The consensus among many Greek Forum attendees was that news stories about those recent incidents focus on a small minority within the Greek-letter community and unfairly represent all the organizations led by the Panhellenic Association, the Interfraternity Council and the National Pan-hellenic Council.
Panhellenic executive board member Eryn Klein said publications neglected to cover events such as Greek Week, Career Day, Casino Night and various community service efforts.
An Alpha Phi Alpha step show was a major event of Homecoming weekend and was not mentioned in stories about the weekend, said Vania Smith, president of NPHC.
The goal of the Greek Forum was to initiate better communication and to unify the Greek-letter community, Neil Smith said. The Greek Forum also was developed to improve relations between the administration and the sororities and fraternities.

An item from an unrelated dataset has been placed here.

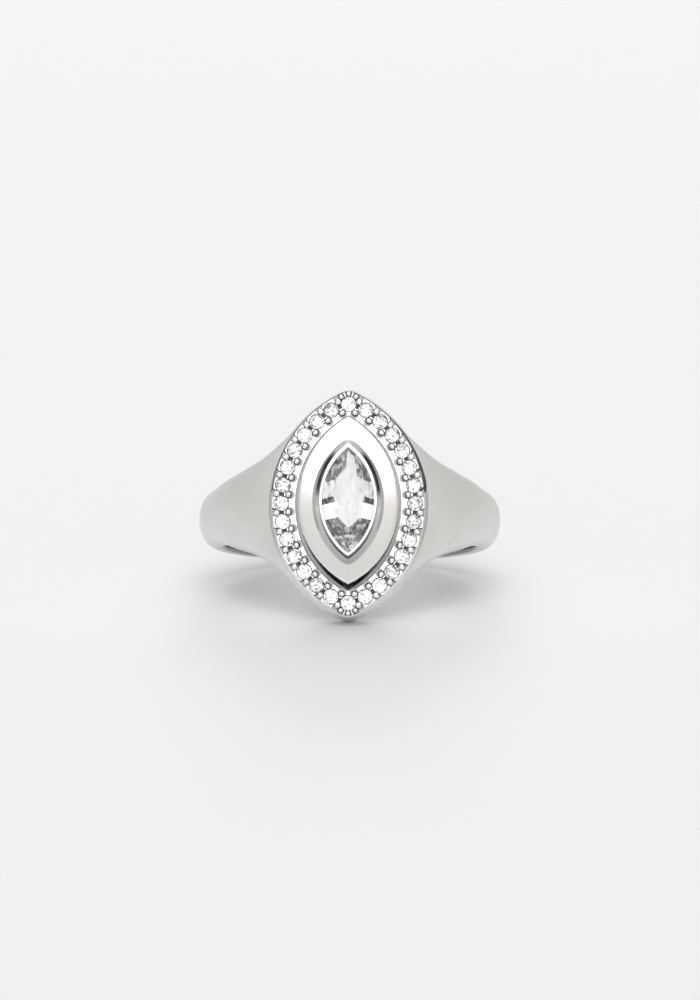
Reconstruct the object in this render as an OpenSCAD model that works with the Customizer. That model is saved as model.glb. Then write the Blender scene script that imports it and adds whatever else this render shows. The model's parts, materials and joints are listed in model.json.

Panhellenic President Carrie Jablonow said student publications may not have sent reporters to their community events, but the administration did not show up either.
The administration is seldom invited, according to LeNorman Strong, assistant vice president of student academic support special services.
“The fraternities and sororities the administration knew (when they were in college) were in different schools in a different time with different pressures, and they just don’t know what to do with us,” Jablonow said. “They are just as responsible for focusing on the negative as the publications.”
Greek Forum participants said they were disenchanted by the administration’s use of “negative reinforcement” to handle recent alcohol-related hazing violations.
At the Greek Forum, concerns were raised by various audience members that political organizations get coverage and praise, whereas the Greek-letter community does not.
“You see the spotlight on `Joe College Democrat,’ ” Jablonow said. “But what about that random person in the Greek-letter community with a leadership position?”
She said stereotypes are perpetuated and people’s feelings are hurt when they read stories about rush which do not include the perspectives of those who pledge in the Greek community and see cartoons depicting sorority members in “tight black pants.”
“Lack of balanced coverage leads to the perpetuation of stereotypes,” Vania Smith said. “If coverage was more balanced, people would be able to make a choice about Greek-letter life for themselves.”
IFC President Ethan Baumfeld said around 1,000 GW students comprise the Greek-letter community and their positive actions are denied coverage in publications that are “supposed to be student newspapers.”
“Those 1,000 members generate more community service hours, raise more money for philanthropy and perform academically above the all-male and all-female GPA, on average, than any other organization,” Baumfeld said.
Klein said students outside the organizations know little about the traditions and rituals within chapters.
“These ceremonies were started at colleges hundreds of years ago,” she said. “Organizations such as the Student Association and the Program Board can’t touch that.”
On the other hand, despite having said he felt the Greek-letter community does not get proper coverage, Neil Smith said, “We have to realize that The Hatchet is going to report on hazing and if we want that stopped, we’re going to have to stop it ourselves.”